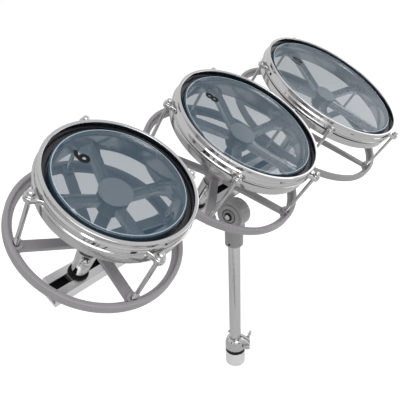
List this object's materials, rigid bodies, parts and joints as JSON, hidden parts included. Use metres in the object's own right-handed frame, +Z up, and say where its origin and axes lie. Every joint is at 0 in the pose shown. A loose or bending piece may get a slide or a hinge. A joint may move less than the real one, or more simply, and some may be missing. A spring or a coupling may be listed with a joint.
{
  "type": "rototom set",
  "caption": "Row of shell-less tunable drums on threaded posts, clamped to a slotted rail that tilts on a stand tube.",
  "frame": {"origin": "centre of the lower end face of the lower tube, where the stand carries the set", "axes": "+Z up the stand tube, +X along the rail from the smallest drum to the largest, +Y away from the player"},
  "size_m": [0.8152, 0.3047, 0.6489],
  "materials": {
    "chrome": "bright plated steel",
    "polished_casting": "plated bright casting",
    "grey_casting": "grey enamelled casting",
    "rail_metal": "satin drawn rail",
    "tube_metal": "satin plated tube",
    "steel": "plain turned steel",
    "smoke_film": "clear smoke-blue drum film",
    "black_rubber": "black bush and knob material"
  },
  "bodies": {
    "stand_base": {"lower_tube": "tube_metal", "height_clamp": "chrome"},
    "wing_bolt": {"height_wing_bolt": "chrome"},
    "bush": {"height_bush": "black_rubber"},
    "mast": {"upper_tube": "tube_metal", "stop_pin": "steel", "tilter_lower": "grey_casting", "tilter_set_screw": "steel"},
    "tilt_head": {"tilter_upper": "grey_casting", "tilter_bolt": "steel", "tilter_washer": "steel", "rail": "rail_metal", "bracket_bolt_left": "steel", "bracket_bolt_right": "steel"},
    "tilt_knob": {"tilter_knob": "black_rubber"},
    "carriage_6": {"rail_clamp_6": "chrome", "t_bolt_6": "steel", "post_6": "grey_casting"},
    "thumb_6": {"thumb_screw_6": "chrome"},
    "tuner_6": {"upper_frame_6": "polished_casting", "head_6": "smoke_film", "hub_cap_6": "polished_casting"},
    "tension_6": {"hoop_6": "chrome", "flesh_hoop_6": "black_rubber", "lower_frame_6": "grey_casting", "tension_rod_6_1": "chrome", "tension_rod_6_2": "chrome", "tension_rod_6_3": "chrome", "tension_rod_6_4": "chrome"},
    "carriage_8": {"rail_clamp_8": "chrome", "t_bolt_8": "steel", "post_8": "grey_casting"},
    "thumb_8": {"thumb_screw_8": "chrome"},
    "tuner_8": {"upper_frame_8": "polished_casting", "head_8": "smoke_film", "hub_cap_8": "polished_casting"},
    "tension_8": {"hoop_8": "chrome", "flesh_hoop_8": "black_rubber", "lower_frame_8": "grey_casting", "tension_rod_8_1": "chrome", "tension_rod_8_2": "chrome", "tension_rod_8_3": "chrome", "tension_rod_8_4": "chrome", "tension_rod_8_5": "chrome"},
    "carriage_10": {"rail_clamp_10": "chrome", "t_bolt_10": "steel", "post_10": "grey_casting"},
    "thumb_10": {"thumb_screw_10": "chrome"},
    "tuner_10": {"upper_frame_10": "polished_casting", "head_10": "smoke_film", "hub_cap_10": "polished_casting"},
    "tension_10": {"hoop_10": "chrome", "flesh_hoop_10": "black_rubber", "lower_frame_10": "grey_casting", "tension_rod_10_1": "chrome", "tension_rod_10_2": "chrome", "tension_rod_10_3": "chrome", "tension_rod_10_4": "chrome", "tension_rod_10_5": "chrome"}
  },
  "joints": [
    {"name": "wing_bolt_turn", "type": "hinge", "parent": "stand_base", "child": "wing_bolt", "pos_m": [0.0125, -0.02165, 0.0466], "axis": [0.866, 0.5, 0], "range_deg": [-60, 0]},
    {"name": "stand_swivel", "type": "hinge", "parent": "stand_base", "child": "bush", "pos_m": [0, 0, 0.034], "axis": [0, 0, 1], "range_deg": [-180, 180]},
    {"name": "height", "type": "slide", "parent": "bush", "child": "mast", "axis": [0, 0, 1], "range_m": [-0.011, 0.025]},
    {"name": "tilt", "type": "hinge", "parent": "mast", "child": "tilt_head", "pos_m": [0, 0, 0.354], "axis": [1, 0, 0], "range_deg": [-34, 36]},
    {"name": "tilt_knob_turn", "type": "hinge", "parent": "tilt_head", "child": "tilt_knob", "pos_m": [0.02, 0, 0.354], "axis": [1, 0, 0], "range_deg": [-180, 180]},
    {"name": "rail_slide_6", "type": "slide", "parent": "tilt_head", "child": "carriage_6", "axis": [1, 0, 0], "range_m": [-0.025, 0.005]},
    {"name": "thumb_turn_6", "type": "hinge", "parent": "carriage_6", "child": "thumb_6", "pos_m": [-0.37979, -0.03338, 0.44897], "axis": [-0.766, -0.5329, -0.3594], "range_deg": [-180, 180]},
    {"name": "tune_turn_6", "type": "hinge", "parent": "carriage_6", "child": "tuner_6", "pos_m": [-0.366, -0.07188, 0.52674], "axis": [0, -0.5592, 0.829], "range_deg": [-180, 180]},
    {"name": "tune_travel_6", "type": "slide", "parent": "tuner_6", "child": "tension_6", "axis": [0, -0.5592, 0.829], "range_m": [-0.00075, 0.00075]},
    {"name": "rail_slide_8", "type": "slide", "parent": "tilt_head", "child": "carriage_8", "axis": [1, 0, 0], "range_m": [-0.006, 0.002]},
    {"name": "thumb_turn_8", "type": "hinge", "parent": "carriage_8", "child": "thumb_8", "pos_m": [-0.12279, -0.03338, 0.44897], "axis": [-0.766, -0.5329, -0.3594], "range_deg": [-180, 180]},
    {"name": "tune_turn_8", "type": "hinge", "parent": "carriage_8", "child": "tuner_8", "pos_m": [-0.109, -0.07188, 0.52674], "axis": [0, -0.5592, 0.829], "range_deg": [-180, 180]},
    {"name": "tune_travel_8", "type": "slide", "parent": "tuner_8", "child": "tension_8", "axis": [0, -0.5592, 0.829], "range_m": [-0.00075, 0.00075]},
    {"name": "rail_slide_10", "type": "slide", "parent": "tilt_head", "child": "carriage_10", "axis": [1, 0, 0], "range_m": [0, 0.025]},
    {"name": "thumb_turn_10", "type": "hinge", "parent": "carriage_10", "child": "thumb_10", "pos_m": [0.17321, -0.03338, 0.44897], "axis": [-0.766, -0.5329, -0.3594], "range_deg": [-180, 180]},
    {"name": "tune_turn_10", "type": "hinge", "parent": "carriage_10", "child": "tuner_10", "pos_m": [0.187, -0.07188, 0.52674], "axis": [0, -0.5592, 0.829], "range_deg": [-180, 180]},
    {"name": "tune_travel_10", "type": "slide", "parent": "tuner_10", "child": "tension_10", "axis": [0, -0.5592, 0.829], "range_m": [-0.00075, 0.00075]}
  ],
  "couplings": [
    {"joint": "tune_travel_6", "follows": "tune_turn_6", "m_per_rad": 0.00023873},
    {"joint": "tune_travel_8", "follows": "tune_turn_8", "m_per_rad": 0.00023873},
    {"joint": "tune_travel_10", "follows": "tune_turn_10", "m_per_rad": 0.00023873}
  ]
}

**What is expected**
Take the listing above and set it down exactly.

**Task output**
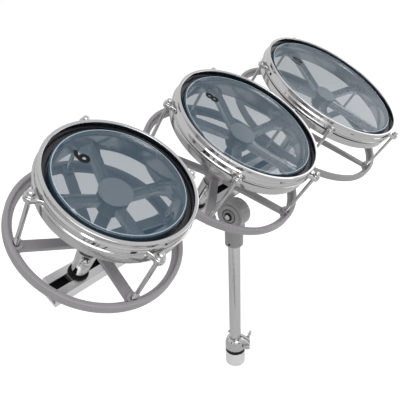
List this object's materials, rigid bodies, parts and joints as JSON, hidden parts included. Use metres in the object's own right-handed frame, +Z up, and say where its origin and axes lie. Every joint is at 0 in the pose shown. A loose or bending piece may get a slide or a hinge. A joint may move less than the real one, or more simply, and some may be missing. A spring or a coupling may be listed with a joint.
{
  "type": "rototom set",
  "caption": "Row of shell-less tunable drums on threaded posts, clamped to a slotted rail that tilts on a stand tube.",
  "frame": {"origin": "centre of the lower end face of the lower tube, where the stand carries the set", "axes": "+Z up the stand tube, +X along the rail from the smallest drum to the largest, +Y away from the player"},
  "size_m": [0.8152, 0.3047, 0.6489],
  "materials": {
    "chrome": "bright plated steel",
    "polished_casting": "plated bright casting",
    "grey_casting": "grey enamelled casting",
    "rail_metal": "satin drawn rail",
    "tube_metal": "satin plated tube",
    "steel": "plain turned steel",
    "smoke_film": "clear smoke-blue drum film",
    "black_rubber": "black bush and knob material"
  },
  "bodies": {
    "stand_base": {"lower_tube": "tube_metal", "height_clamp": "chrome"},
    "wing_bolt": {"height_wing_bolt": "chrome"},
    "bush": {"height_bush": "black_rubber"},
    "mast": {"upper_tube": "tube_metal", "stop_pin": "steel", "tilter_lower": "grey_casting", "tilter_set_screw": "steel"},
    "tilt_head": {"tilter_upper": "grey_casting", "tilter_bolt": "steel", "tilter_washer": "steel", "rail": "rail_metal", "bracket_bolt_left": "steel", "bracket_bolt_right": "steel"},
    "tilt_knob": {"tilter_knob": "black_rubber"},
    "carriage_6": {"rail_clamp_6": "chrome", "t_bolt_6": "steel", "post_6": "grey_casting"},
    "thumb_6": {"thumb_screw_6": "chrome"},
    "tuner_6": {"upper_frame_6": "polished_casting", "head_6": "smoke_film", "hub_cap_6": "polished_casting"},
    "tension_6": {"hoop_6": "chrome", "flesh_hoop_6": "black_rubber", "lower_frame_6": "grey_casting", "tension_rod_6_1": "chrome", "tension_rod_6_2": "chrome", "tension_rod_6_3": "chrome", "tension_rod_6_4": "chrome"},
    "carriage_8": {"rail_clamp_8": "chrome", "t_bolt_8": "steel", "post_8": "grey_casting"},
    "thumb_8": {"thumb_screw_8": "chrome"},
    "tuner_8": {"upper_frame_8": "polished_casting", "head_8": "smoke_film", "hub_cap_8": "polished_casting"},
    "tension_8": {"hoop_8": "chrome", "flesh_hoop_8": "black_rubber", "lower_frame_8": "grey_casting", "tension_rod_8_1": "chrome", "tension_rod_8_2": "chrome", "tension_rod_8_3": "chrome", "tension_rod_8_4": "chrome", "tension_rod_8_5": "chrome"},
    "carriage_10": {"rail_clamp_10": "chrome", "t_bolt_10": "steel", "post_10": "grey_casting"},
    "thumb_10": {"thumb_screw_10": "chrome"},
    "tuner_10": {"upper_frame_10": "polished_casting", "head_10": "smoke_film", "hub_cap_10": "polished_casting"},
    "tension_10": {"hoop_10": "chrome", "flesh_hoop_10": "black_rubber", "lower_frame_10": "grey_casting", "tension_rod_10_1": "chrome", "tension_rod_10_2": "chrome", "tension_rod_10_3": "chrome", "tension_rod_10_4": "chrome", "tension_rod_10_5": "chrome"}
  },
  "joints": [
    {"name": "wing_bolt_turn", "type": "hinge", "parent": "stand_base", "child": "wing_bolt", "pos_m": [0.0125, -0.02165, 0.0466], "axis": [0.866, 0.5, 0], "range_deg": [-60, 0]},
    {"name": "stand_swivel", "type": "hinge", "parent": "stand_base", "child": "bush", "pos_m": [0, 0, 0.034], "axis": [0, 0, 1], "range_deg": [-180, 180]},
    {"name": "height", "type": "slide", "parent": "bush", "child": "mast", "axis": [0, 0, 1], "range_m": [-0.011, 0.025]},
    {"name": "tilt", "type": "hinge", "parent": "mast", "child": "tilt_head", "pos_m": [0, 0, 0.354], "axis": [1, 0, 0], "range_deg": [-34, 36]},
    {"name": "tilt_knob_turn", "type": "hinge", "parent": "tilt_head", "child": "tilt_knob", "pos_m": [0.02, 0, 0.354], "axis": [1, 0, 0], "range_deg": [-180, 180]},
    {"name": "rail_slide_6", "type": "slide", "parent": "tilt_head", "child": "carriage_6", "axis": [1, 0, 0], "range_m": [-0.025, 0.005]},
    {"name": "thumb_turn_6", "type": "hinge", "parent": "carriage_6", "child": "thumb_6", "pos_m": [-0.37979, -0.03338, 0.44897], "axis": [-0.766, -0.5329, -0.3594], "range_deg": [-180, 180]},
    {"name": "tune_turn_6", "type": "hinge", "parent": "carriage_6", "child": "tuner_6", "pos_m": [-0.366, -0.07188, 0.52674], "axis": [0, -0.5592, 0.829], "range_deg": [-180, 180]},
    {"name": "tune_travel_6", "type": "slide", "parent": "tuner_6", "child": "tension_6", "axis": [0, -0.5592, 0.829], "range_m": [-0.00075, 0.00075]},
    {"name": "rail_slide_8", "type": "slide", "parent": "tilt_head", "child": "carriage_8", "axis": [1, 0, 0], "range_m": [-0.006, 0.002]},
    {"name": "thumb_turn_8", "type": "hinge", "parent": "carriage_8", "child": "thumb_8", "pos_m": [-0.12279, -0.03338, 0.44897], "axis": [-0.766, -0.5329, -0.3594], "range_deg": [-180, 180]},
    {"name": "tune_turn_8", "type": "hinge", "parent": "carriage_8", "child": "tuner_8", "pos_m": [-0.109, -0.07188, 0.52674], "axis": [0, -0.5592, 0.829], "range_deg": [-180, 180]},
    {"name": "tune_travel_8", "type": "slide", "parent": "tuner_8", "child": "tension_8", "axis": [0, -0.5592, 0.829], "range_m": [-0.00075, 0.00075]},
    {"name": "rail_slide_10", "type": "slide", "parent": "tilt_head", "child": "carriage_10", "axis": [1, 0, 0], "range_m": [0, 0.025]},
    {"name": "thumb_turn_10", "type": "hinge", "parent": "carriage_10", "child": "thumb_10", "pos_m": [0.17321, -0.03338, 0.44897], "axis": [-0.766, -0.5329, -0.3594], "range_deg": [-180, 180]},
    {"name": "tune_turn_10", "type": "hinge", "parent": "carriage_10", "child": "tuner_10", "pos_m": [0.187, -0.07188, 0.52674], "axis": [0, -0.5592, 0.829], "range_deg": [-180, 180]},
    {"name": "tune_travel_10", "type": "slide", "parent": "tuner_10", "child": "tension_10", "axis": [0, -0.5592, 0.829], "range_m": [-0.00075, 0.00075]}
  ],
  "couplings": [
    {"joint": "tune_travel_6", "follows": "tune_turn_6", "m_per_rad": 0.00023873},
    {"joint": "tune_travel_8", "follows": "tune_turn_8", "m_per_rad": 0.00023873},
    {"joint": "tune_travel_10", "follows": "tune_turn_10", "m_per_rad": 0.00023873}
  ]
}